PROBLEM TO WORK ON: Search the data for the string "that" and gather each line it is in.

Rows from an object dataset
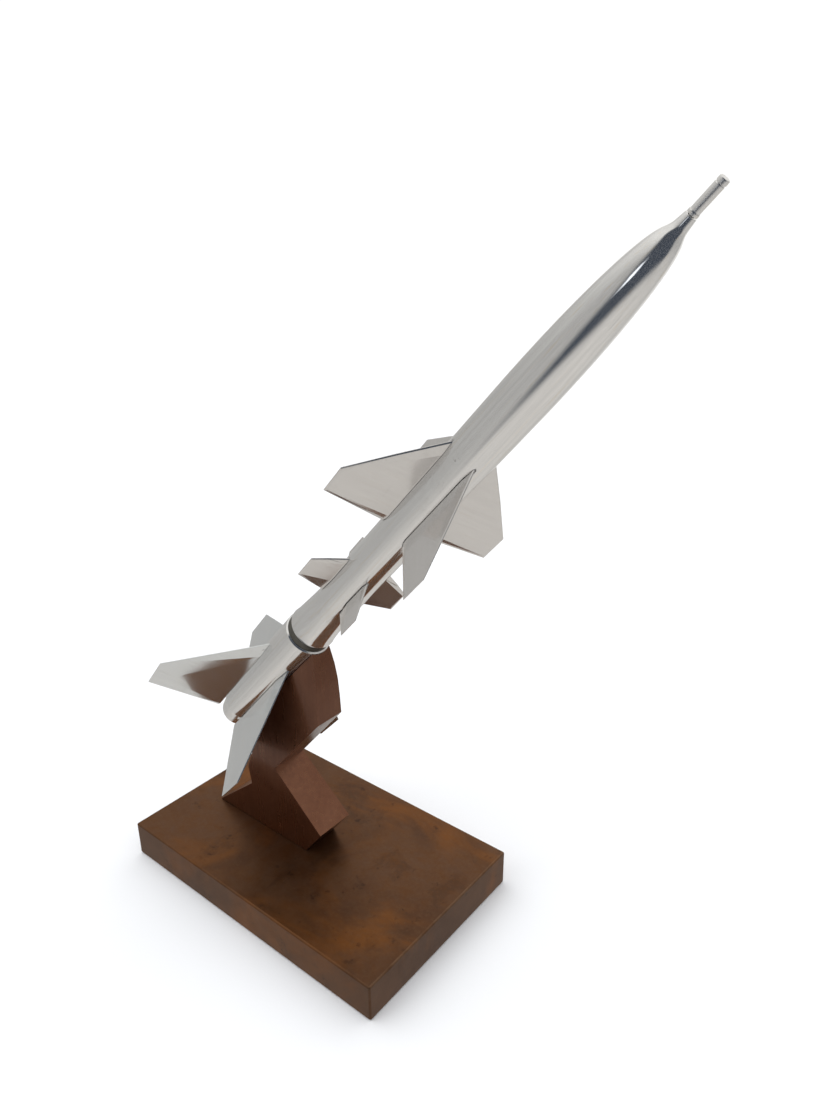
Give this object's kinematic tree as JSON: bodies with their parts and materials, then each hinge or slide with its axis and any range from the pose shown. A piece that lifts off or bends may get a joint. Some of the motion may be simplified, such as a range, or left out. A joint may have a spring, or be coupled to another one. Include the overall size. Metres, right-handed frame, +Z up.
{
  "type": "model rocket",
  "caption": "Desk model of a two-stage winged rocket in polished metal, fixed at a climbing angle on a dark zigzag stand with a rectangular plinth.",
  "frame": {"origin": "centre of the plinth's underside, on the surface that the model stands on", "axes": "+X along the plinth's long side, the way the nose points; +Y along its short side; +Z up. The rocket's axis lies in the plane Y = 0 and climbs at 48 degrees towards +X"},
  "size_m": [0.2473, 0.1, 0.3172],
  "materials": {
    "polished_aluminium": "polished bare metal with fine brushing, hairline scratches and a few scuffs",
    "blackened_ring": "blackened, satin",
    "bronze_stand": "dark brown patina under clear lacquer, glossy",
    "bronze_plinth": "mottled brown patina, satin",
    "steel": "turned steel"
  },
  "bodies": {
    "root": {"base_plate": "bronze_plinth", "base_screw_front": "steel", "base_screw_rear": "steel", "booster_fin_far_lower": "polished_aluminium", "booster_fin_far_upper": "polished_aluminium", "booster_fin_near_lower": "polished_aluminium", "booster_fin_near_upper": "polished_aluminium", "booster_tube": "polished_aluminium", "control_fin_far_lower": "polished_aluminium", "control_fin_far_upper": "polished_aluminium", "control_fin_near_lower": "polished_aluminium", "control_fin_near_upper": "polished_aluminium", "joint_ring": "blackened_ring", "joint_spigot": "steel", "nose_probe": "polished_aluminium", "saddle_stud_1": "steel", "saddle_stud_2": "steel", "stand": "bronze_stand", "sustainer_body": "polished_aluminium", "tail_collar": "polished_aluminium", "wing_far_lower": "polished_aluminium", "wing_far_upper": "polished_aluminium", "wing_near_lower": "polished_aluminium", "wing_near_upper": "polished_aluminium"}
  },
  "joints": []
}
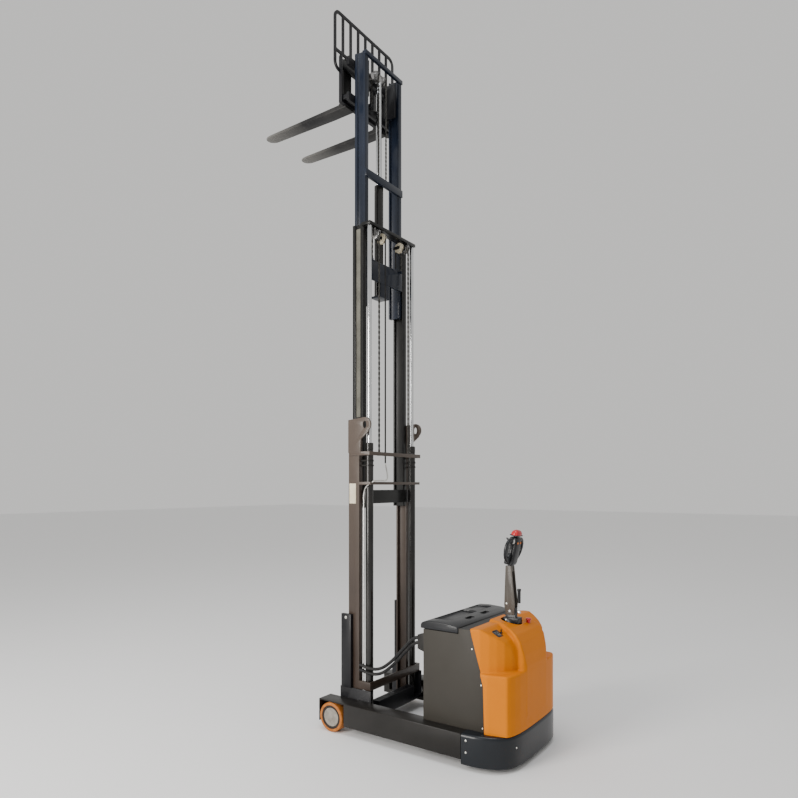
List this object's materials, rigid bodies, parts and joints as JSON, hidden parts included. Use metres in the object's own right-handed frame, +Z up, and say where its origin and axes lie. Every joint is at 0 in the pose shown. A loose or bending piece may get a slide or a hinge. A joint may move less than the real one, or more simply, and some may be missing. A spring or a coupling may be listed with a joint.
{
  "type": "walkie stacker",
  "caption": "Pedestrian reach stacker with straddle legs, triplex mast raised, tilting forks, load backrest and tiller-steered drive unit.",
  "frame": {"origin": "on the floor, at the bottom centre of the bounding box", "axes": "+Z up, forks point to -Y, +X is the truck's left"},
  "size_m": [0.94, 2.3184, 5.33],
  "materials": {
    "frame_black": "satin powder coat",
    "panel_grey": "fine-textured powder coat",
    "cover_orange": "moulded, semi-gloss",
    "moulded_black": "moulded, fine grain",
    "rubber_black": "matt",
    "tyre_orange": "polyurethane, satin",
    "hub_grey": "cast, painted",
    "chrome": "polished hard chrome",
    "steel": "machined",
    "button_red": "gloss",
    "battery_grey": "matt"
  },
  "bodies": {
    "chassis": {"chassis_frame": "frame_black", "leg_left": "frame_black", "leg_right": "frame_black", "battery": "battery_grey", "side_panel_left": "panel_grey", "side_panel_right": "panel_grey", "front_panel": "panel_grey", "hose_bracket": "frame_black", "rear_cover": "cover_orange", "base_skirt": "moulded_black", "hydraulic_power_unit": "steel", "motor_controller": "moulded_black", "display_panel": "moulded_black", "reach_cylinder_tube": "steel", "mast_hose_upper": "rubber_black", "mast_hose_lower": "rubber_black"},
    "lid": {"battery_lid": "moulded_black"},
    "key": {"ignition_key": "steel"},
    "stop": {"estop_button": "button_red"},
    "load_wheel_left": {"load_tyre_left": "tyre_orange", "load_hub_left": "hub_grey"},
    "load_wheel_right": {"load_tyre_right": "tyre_orange", "load_hub_right": "hub_grey"},
    "steer": {"drive_gearbox": "steel", "drive_motor": "moulded_black", "tiller_base": "moulded_black"},
    "drive_wheel": {"drive_wheel": "rubber_black"},
    "tiller": {"tiller_arm": "frame_black", "tiller_pin": "steel", "tiller_head": "moulded_black"},
    "belly": {"belly_button": "button_red"},
    "throttle": {"throttle": "moulded_black"},
    "rocker": {"lift_rocker": "button_red"},
    "spring_rod": {"gas_spring_rod": "chrome"},
    "spring_tube": {"gas_spring_tube": "moulded_black"},
    "caster_left": {"caster_fork_left": "steel"},
    "caster_right": {"caster_fork_right": "steel"},
    "caster_wheel_left": {"caster_wheel_left": "rubber_black"},
    "caster_wheel_right": {"caster_wheel_right": "rubber_black"},
    "mast": {"reach_carriage": "frame_black", "reach_cylinder_rod": "chrome", "outer_mast": "frame_black", "lift_cylinder_left": "moulded_black", "lift_cylinder_right": "moulded_black"},
    "middle": {"middle_mast": "frame_black", "lift_rod_left": "chrome", "lift_rod_right": "chrome", "lift_chain_left": "steel", "lift_chain_right": "steel"},
    "sheave_left": {"chain_sheave_left": "steel"},
    "sheave_right": {"chain_sheave_right": "steel"},
    "inner": {"inner_mast": "frame_black", "free_lift_tube": "moulded_black"},
    "free_rod": {"free_lift_rod": "steel"},
    "carriage": {"roller_carriage": "frame_black", "tilt_cylinder": "steel"},
    "tilt": {"fork_carriage": "frame_black", "load_backrest": "frame_black"},
    "fork_left": {"fork_left": "frame_black"},
    "fork_right": {"fork_right": "frame_black"}
  },
  "joints": [
    {"name": "mast_reach", "type": "slide", "parent": "chassis", "child": "mast", "axis": [0, -1, 0], "range_m": [-0.42, 0], "deforming": ["mast_hose_upper", "mast_hose_lower"]},
    {"name": "middle_lift", "type": "slide", "parent": "mast", "child": "middle", "axis": [0, 0, 1], "range_m": [-1.5, 0], "deforming": ["lift_chain_left", "lift_chain_right"]},
    {"name": "inner_lift", "type": "slide", "parent": "middle", "child": "inner", "axis": [0, 0, 1], "range_m": [-1.5, 0]},
    {"name": "free_lift", "type": "slide", "parent": "inner", "child": "free_rod", "axis": [0, 0, 1], "range_m": [-0.7925, 0]},
    {"name": "carriage_lift", "type": "slide", "parent": "inner", "child": "carriage", "axis": [0, 0, 1], "range_m": [-1.585, 0]},
    {"name": "fork_tilt", "type": "hinge", "parent": "carriage", "child": "tilt", "pos_m": [0, -0.24885, 4.693], "axis": [1, 0, 0], "range_deg": [-3, 3]},
    {"name": "fork_left_shift", "type": "slide", "parent": "tilt", "child": "fork_left", "axis": [1, 0, 0], "range_m": [-0.1, 0.035]},
    {"name": "fork_right_shift", "type": "slide", "parent": "tilt", "child": "fork_right", "axis": [-1, 0, 0], "range_m": [-0.1, 0.035]},
    {"name": "sheave_left_spin", "type": "hinge", "parent": "middle", "child": "sheave_left", "pos_m": [0.19, -0.04385, 3.6497], "axis": [1, 0, 0], "continuous": true},
    {"name": "sheave_right_spin", "type": "hinge", "parent": "middle", "child": "sheave_right", "pos_m": [-0.19, -0.04385, 3.6497], "axis": [1, 0, 0], "continuous": true},
    {"name": "load_wheel_left_spin", "type": "hinge", "parent": "chassis", "child": "load_wheel_left", "pos_m": [0.427, -0.24085, 0.105], "axis": [1, 0, 0], "continuous": true},
    {"name": "load_wheel_right_spin", "type": "hinge", "parent": "chassis", "child": "load_wheel_right", "pos_m": [-0.427, -0.24085, 0.105], "axis": [1, 0, 0], "continuous": true},
    {"name": "steering", "type": "hinge", "parent": "chassis", "child": "steer", "pos_m": [0, 0.96415, 0.56], "axis": [0, 0, 1], "range_deg": [-90, 90]},
    {"name": "drive_spin", "type": "hinge", "parent": "steer", "child": "drive_wheel", "pos_m": [0, 0.96415, 0.115], "axis": [1, 0, 0], "continuous": true},
    {"name": "tiller_tilt", "type": "hinge", "parent": "steer", "child": "tiller", "pos_m": [0, 0.96415, 0.94], "axis": [-1, 0, 0], "range_deg": [0, 70], "stiffness_Nm_per_rad": 14, "springref_deg": -20.05},
    {"name": "gas_spring_swing", "type": "hinge", "parent": "steer", "child": "spring_rod", "pos_m": [0, 1.02015, 0.93], "axis": [-1, 0, 0], "range_deg": [0, 90]},
    {"name": "gas_spring_stroke", "type": "slide", "parent": "spring_rod", "child": "spring_tube", "axis": [0, 0, -1], "range_m": [0, 0.04]},
    {"name": "belly_push", "type": "slide", "parent": "tiller", "child": "belly", "axis": [0, -0.2079, -0.9781], "range_m": [0, 0.006], "stiffness_N_per_m": 900, "springref_m": -0.004},
    {"name": "throttle_turn", "type": "hinge", "parent": "tiller", "child": "throttle", "pos_m": [0, 0.99108, 1.41063], "axis": [1, 0, 0], "range_deg": [-25, 25], "stiffness_Nm_per_rad": 0.5},
    {"name": "rocker_tilt", "type": "hinge", "parent": "tiller", "child": "rocker", "pos_m": [0, 0.9589, 1.36022], "axis": [1, 0, 0], "range_deg": [-8, 8], "stiffness_Nm_per_rad": 0.8},
    {"name": "lid_open", "type": "hinge", "parent": "chassis", "child": "lid", "pos_m": [0, 0.77115, 0.868], "axis": [-1, 0, 0], "range_deg": [0, 80]},
    {"name": "key_turn", "type": "hinge", "parent": "chassis", "child": "key", "pos_m": [0.226, 0.99915, 0.84], "axis": [0, 0, -1], "range_deg": [0, 60]},
    {"name": "stop_push", "type": "slide", "parent": "chassis", "child": "stop", "axis": [0, 0, -1], "range_m": [0, 0.006]},
    {"name": "caster_left_swivel", "type": "hinge", "parent": "chassis", "child": "caster_left", "pos_m": [0.3, 0.97415, 0.15], "axis": [0, 0, 1], "continuous": true},
    {"name": "caster_left_spin", "type": "hinge", "parent": "caster_left", "child": "caster_wheel_left", "pos_m": [0.3, 1.00215, 0.045], "axis": [1, 0, 0], "continuous": true},
    {"name": "caster_right_swivel", "type": "hinge", "parent": "chassis", "child": "caster_right", "pos_m": [-0.3, 0.97415, 0.15], "axis": [0, 0, 1], "continuous": true},
    {"name": "caster_right_spin", "type": "hinge", "parent": "caster_right", "child": "caster_wheel_right", "pos_m": [-0.3, 1.00215, 0.045], "axis": [1, 0, 0], "continuous": true}
  ],
  "couplings": [
    {"joint": "inner_lift", "follows": "middle_lift", "ratio": 1},
    {"joint": "carriage_lift", "follows": "free_lift", "ratio": 2},
    {"joint": "sheave_left_spin", "follows": "middle_lift", "rad_per_m": -30.96},
    {"joint": "sheave_right_spin", "follows": "middle_lift", "rad_per_m": -30.96},
    {"joint": "gas_spring_swing", "follows": "tiller_tilt", "ratio": 1.23},
    {"joint": "gas_spring_stroke", "follows": "tiller_tilt", "m_per_rad": 0.0286}
  ]
}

RESPONSE TO THE EXERCISE:
Give this object's kinematic tree as JSON: bodies with their parts and materials, then each hinge or slide with its axis and any range from the pose shown. A piece that lifts off or bends may get a joint. Some of the motion may be simplified, such as a range, or left out. A joint may have a spring, or be coupled to another one. Include the overall size. Metres, right-handed frame, +Z up.
  "frame": {"origin": "centre of the plinth's underside, on the surface that the model stands on", "axes": "+X along the plinth's long side, the way the nose points; +Y along its short side; +Z up. The rocket's axis lies in the plane Y = 0 and climbs at 48 degrees towards +X"},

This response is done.